Part 2: What is the relationship between technology and creativity?

ID: 53146 Type: Symposium
  1. Danah Henriksen, Arizona State University, United States
  2. Michael Henderson and Edwin Creely, Monash University, Australia
  3. Aman Yadav and Jon Good, Michigan State University, United States
  4. Aroutis Foster and Mamta Shah, Drexel University, United States
  5. William Cain and John Bell, Michigan State University, United States
  6. Shaunna Smith, Texas State University, United States
  7. Rohit Mehta, Iowa State University, United States
  8. Tony Millican, Akesha Horton, and Dennis Armstrong, Air University, United States
  9. Punya Mishra, Arizona State University, United States

Wednesday, March 28 4:15 PM-5:15 PM Location: Bell View on map

No presider for this session.

Abstract: In this symposium, we explore the interrelationship between technology and creativity, to consider the critical and complex nature between these areas of 21st century education.
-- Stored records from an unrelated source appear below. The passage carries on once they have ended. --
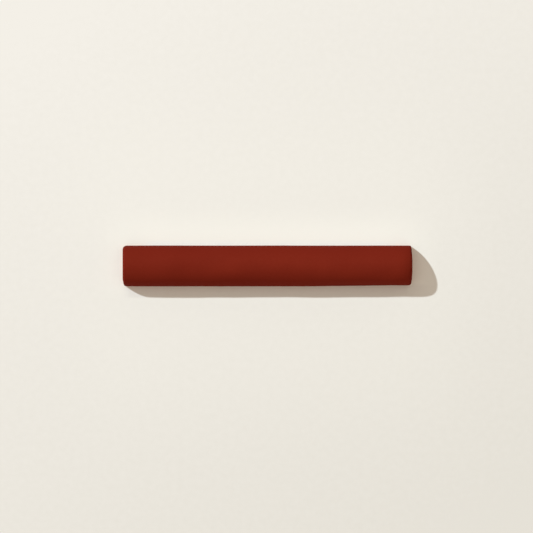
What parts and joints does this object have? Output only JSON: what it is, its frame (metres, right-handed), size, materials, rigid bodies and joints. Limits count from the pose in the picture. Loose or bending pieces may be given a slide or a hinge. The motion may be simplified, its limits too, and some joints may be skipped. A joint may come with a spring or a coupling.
{
  "type": "trim tile",
  "caption": "Half-round glazed ceramic trim tile with a crowned face, one leaning and one dipped rolled end, low upright sides and a flat keyed back.",
  "frame": {"origin": "centre of the flat back, which lies on the floor", "axes": "+X along the tile's length, +Y across its width, +Z out of the back through the crest of the crown"},
  "size_m": [0.1499, 0.0212, 0.012],
  "materials": {
    "glazed_clay": "oxblood red satin glaze over fired red clay"
  },
  "bodies": {
    "root": {"trim_tile": "glazed_clay"}
  },
  "joints": []
}
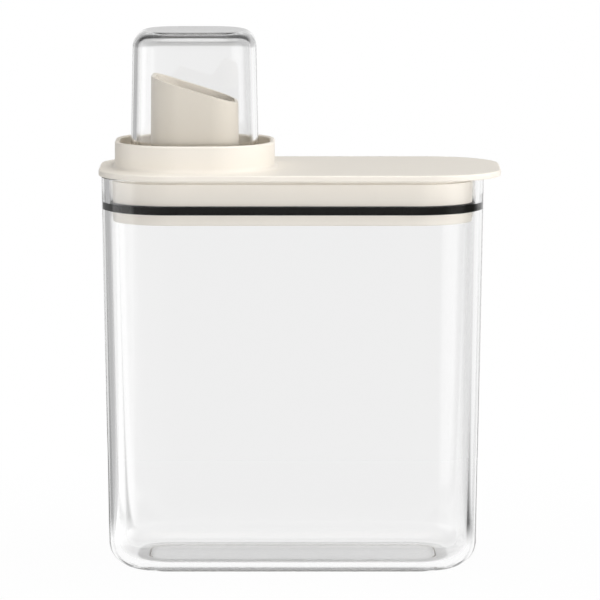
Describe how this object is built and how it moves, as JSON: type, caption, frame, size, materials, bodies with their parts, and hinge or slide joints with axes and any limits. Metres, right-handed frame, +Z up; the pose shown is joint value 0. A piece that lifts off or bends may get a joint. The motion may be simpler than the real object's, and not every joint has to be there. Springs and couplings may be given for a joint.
{
  "type": "laundry detergent dispenser",
  "caption": "Clear box for laundry powder with a cream plug lid, a slanted pouring spout in a raised collar, and a clear measuring cup that caps the spout.",
  "frame": {"origin": "middle of the whole footprint, thumb lip included, on the surface that the box stands on", "axes": "+Z up, +X along the box towards the thumb lip, away from the spout, +Y to the back"},
  "size_m": [0.1904, 0.098, 0.255],
  "materials": {
    "clear_box": "polished clear moulding",
    "cream_lid": "fine satin moulding",
    "black_gasket": "smooth silicone",
    "clear_cup": "polished clear moulding"
  },
  "bodies": {
    "container": {"container": "clear_box"},
    "lid": {"lid": "cream_lid", "gasket": "black_gasket"},
    "cup": {"measuring_cup": "clear_cup"}
  },
  "joints": [
    {"name": "lid_lift", "type": "slide", "parent": "container", "child": "lid", "axis": [0, 0, 1], "range_m": [0, 0.06]},
    {"name": "cup_lift", "type": "slide", "parent": "lid", "child": "cup", "axis": [0, 0, 1], "range_m": [0, 0.07]}
  ]
}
Creativity is a principal driver for growth and new innovations, and is an attribute of thinking, learning and solving problems in our complex world. Issues of education and technology have also been foregrounded in recent decades—as the potential for, power of, and affordances and constraints in new technologies abound in educational research and practice. As these two areas have arisen in 21st century education they can inform each other. Technologies are tools for thinking; and new technologies have the power to enhance and expand creative work, through affordances for seeing, doing, making, creating and thinking in new ways. However, this is not an automatic effect and the two areas exist in a complex relationship, particularly for teaching and learning. The presentations in this symposium explore and reflect on this relationship between education, technology and creativity, through examining research and practice in this space.